Day 3 for me and I’m struggling bad with headaches. Only thing I know that helps is drinking. Never have I ever viewed that as a bad thing. Yet I keep questioning “am I an alcoholic” so I’m with you. Confused. I see what I’m doing wrong but yet hard to really see it. I started on podcast of women in sobriety. That might help listening to other peoples story. I realized listening to them I’m half way to rock bottom. Now it’s time to just accept it. Feel free to message me for support maybe we can help each other out sometimes all we need is to vent to someone. I hope we can finally both stop and become better versions of ourselves.
I think in the beginning it is confusing and complex. At least from what I’m experiencing so far. I was much better when I got passed day 5… Longest I made it was 11 days. I have been trying to find a therapist. I think if I can deal with more of my heart and head issues, it will help me to deal with the emotions better rather than pick up a drink. I hate how I feel when I drink. I don’t even like feeling drunk anymore I absolutely hate how I feel the next day too.
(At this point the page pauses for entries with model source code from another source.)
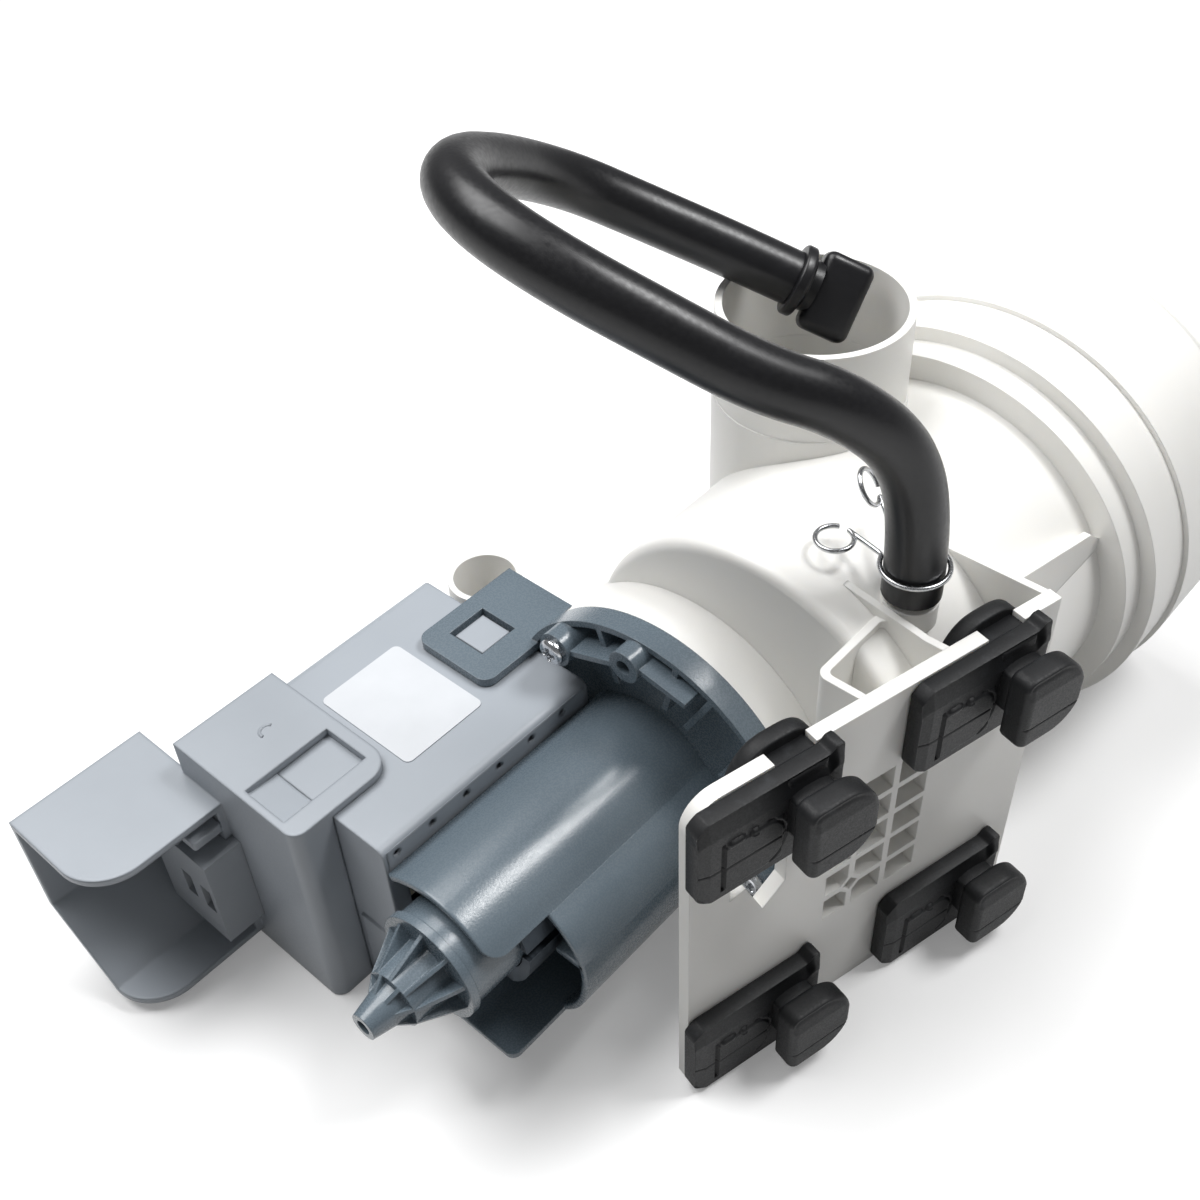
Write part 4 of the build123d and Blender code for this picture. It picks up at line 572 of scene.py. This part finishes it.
    lipStations = l0 + (l1 - l0) * (0.5 - 0.5 * np.cos(np.linspace(0, math.pi, grid["lip"][0])))
    lip = reliefBlock(lipStations, lambda s: lipTop - r["lipFoot"] + 0 * s, lipUpper, *r["lipOffsets"],
                      r["lipEdge"], rows=grid["lip"][1], backEdge=r["lipBackEdge"])
    makePiece(name, [slab, knob, neck, stem, lip], "mountRubber", "base",
              [name.replace("rubberMount", "rubber_mount_").lower()], smooth=50)


# where the mounts sit on the plate: the left ones' ends, the step to the right ones, and both rows' feet
mounts = dict(left=-1.7, pitch=68.0, upper=88.5, lower=1.0)
for row, foot, openNotch in (("U", mounts["upper"], True), ("L", mounts["lower"], False)):
    for side, step in (("L", 0), ("R", mounts["pitch"])):
        rubberMount("rubberMount" + row + side, mounts["left"] + step, foot, openNotch)
print("rubber mounts")


# the vent hose's route from its spigot to its fitting, as control points in mm; its length in metres
hose = dict(
    radius=7.8, roundSteps=12, alongSteps=16,
    route=[(-48.0, -66.5, 122.0), (-48.0, -66.5, 143.0), (-50.0, -61.5, 165.0), (-64.0, -51.5, 182.0),
           (-78.0, -38.0, 190.5), (-89.0, -20.0, 202.0), (-98.5, 0.5, 212.5), (-101.0, 21.5, 219.0),
           (-93.5, 39.5, 219.0), (-80.0, 51.0, 214.5), (-63.0, 57.5, 206.0), (-46.5, 61.0, 196.5),
           (-32.0, 58.5, 187.5), (-21.5, 49.5, 179.5), (-14.5, 40.0, 174.0), (-5.5, 25.0, 166.8),
           (3.6, 10.5, 159.0)],
    length=0.3185)

# the fitting on the hose's free end: a collar (radius, length), a throat and a flat block
fitting = dict(collar=(10.2, 3.4), soft=0.9, lift=0.05, throat=7.4, throatEnd=3.4, fillet=(0.8, 0.1, 0.9),
               block=(23.0, 9.0, 15.0), blockStart=2.4, round=3.0, edge=2.7, side=(-0.68, 0.0, -0.73))
fittingEnd = np.array(hose["route"][-1])
fittingDir = fittingEnd - np.array(hose["route"][-2])
collarRadius, collarLength = fitting["collar"]
soft, lift, throat = fitting["soft"], fitting["lift"], fitting["throat"]
filletWide, filletLow, filletHigh = fitting["fillet"]
throatEnd = collarLength + fitting["throatEnd"]
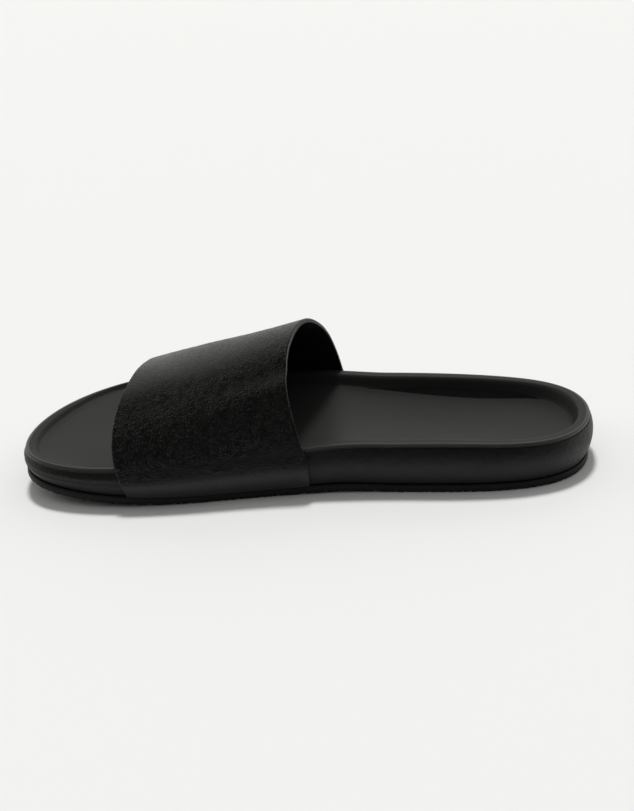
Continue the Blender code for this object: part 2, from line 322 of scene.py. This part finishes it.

Hope today is better and easier! We got this!
Today was a great day! Looking forward to a great week and an even better August. I hope you had a great day too
We absolutely can do this
Thank you for sharing your story. I see a lot of myself in it. The lying and getting caught in embarrassing situations that were caused by my drinking is what’s finally driven me to seek support by downloading this app.
We’re all in this together. Stay strong!